Unions Are Ruining Business

People complain about prices being so high—want to know why they are? Unions. Companies can no longer afford unions' inflated demands, so the only way to pay their employees what unions negotiate is to raise prices. If they keep raising prices, eventually customers won't put up with it, and the company goes out of business. Or the government bails it out and that costs us all.

Want to know why more jobs are going overseas? Unions again. Consumers want low prices. You can't have low prices when something is made in the United States, because Americans cost so much to employ! Why do they cost so much to employ? Unions!

There is an old saying, “Don't bite the hand that feeds you.” Unions have not only bitten the hand, they went ahead and gnawed off the whole arm. They went from being organizations that kept employees safe and treated fairly to vampires that are bankrupting our businesses as well as our governments.

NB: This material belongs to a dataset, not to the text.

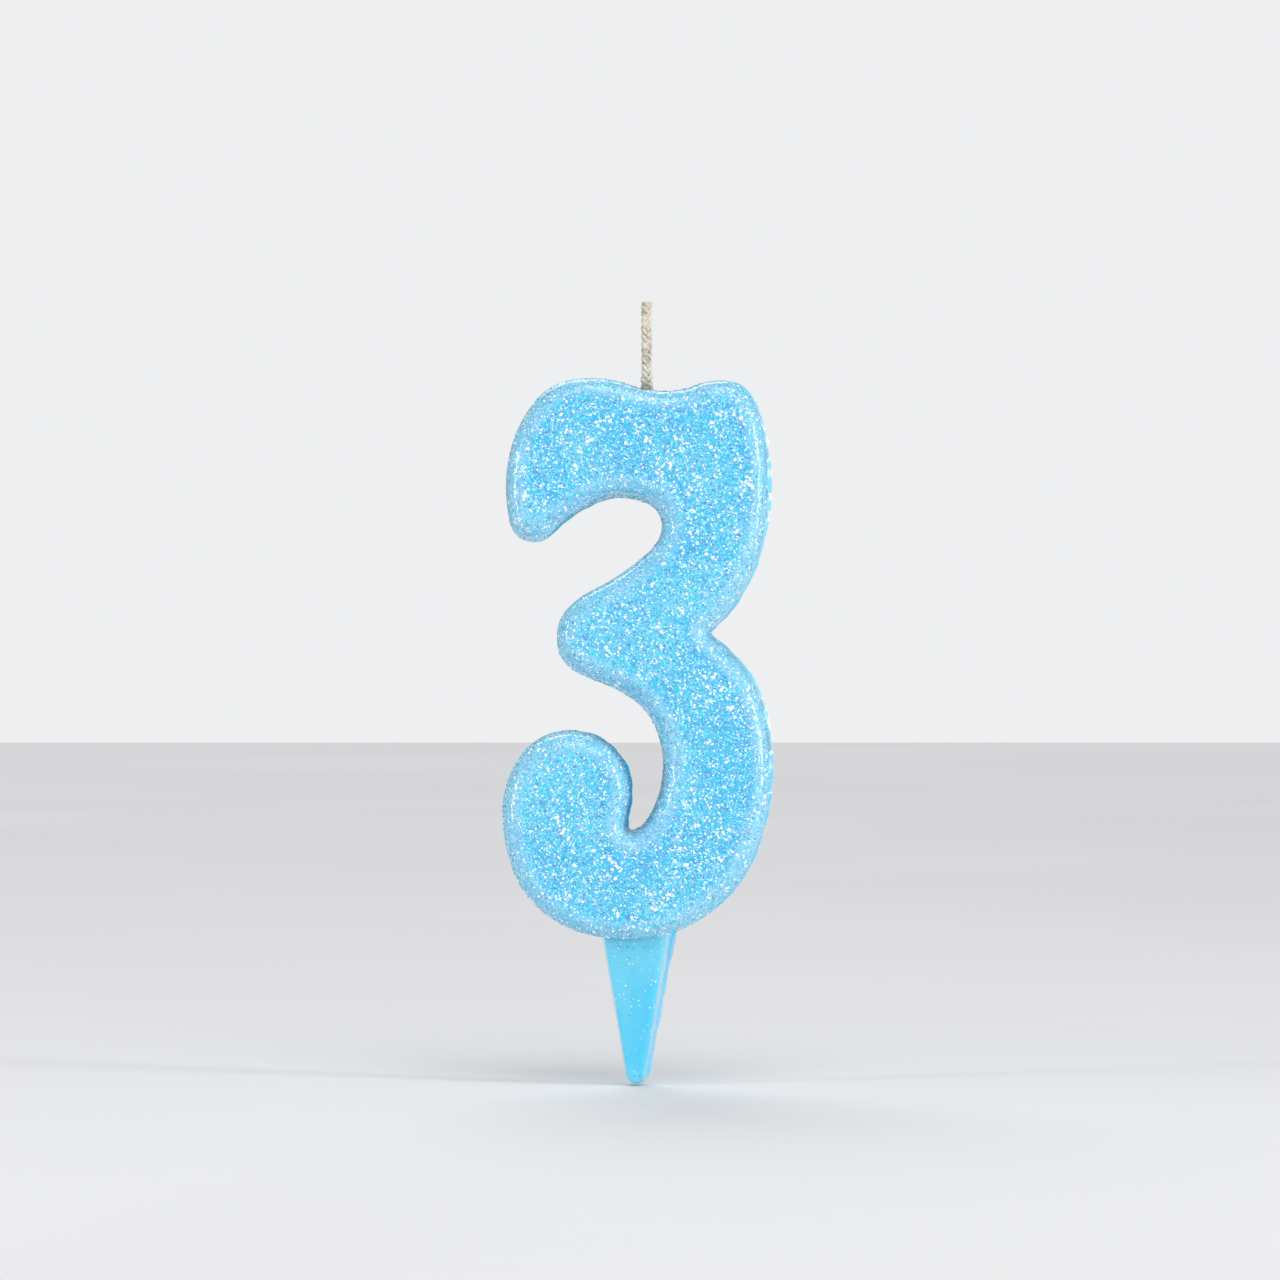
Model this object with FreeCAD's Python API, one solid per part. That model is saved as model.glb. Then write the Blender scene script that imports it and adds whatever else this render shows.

Unions have sucked the life out of budgets by demanding so much that businesses can no longer afford to pay their current employees, and governments cannot keep the doors open because they are paying for the bloated pensions of past employees.

And speaking of government unions, also known as public employee unions, I say BS. Total BS. Government employees work for the taxpayer. We pay their salaries. Federal employees are already paid 78 percent more in total compensation than private sector workers. And then they believe they have the right to demand more and to strike when they don't get it? No. Government employees work for all of us and their job is to keep the government open.

The same applies to teachers. I know they aren't paid enough. Good teachers are worth their weight in gold. However, they are paid with taxpayer money to teach our children. They can claim they need more money (and they do), but striking to get it and putting families in a bind scrambling for childcare is not the way to get it or to win community support. Holding someone hostage doesn't create a winning situation—it creates resentment. By the way, teachers knew what the salary was before they took the job, so to take the job and then complain about it because you don't like the pay is absurd.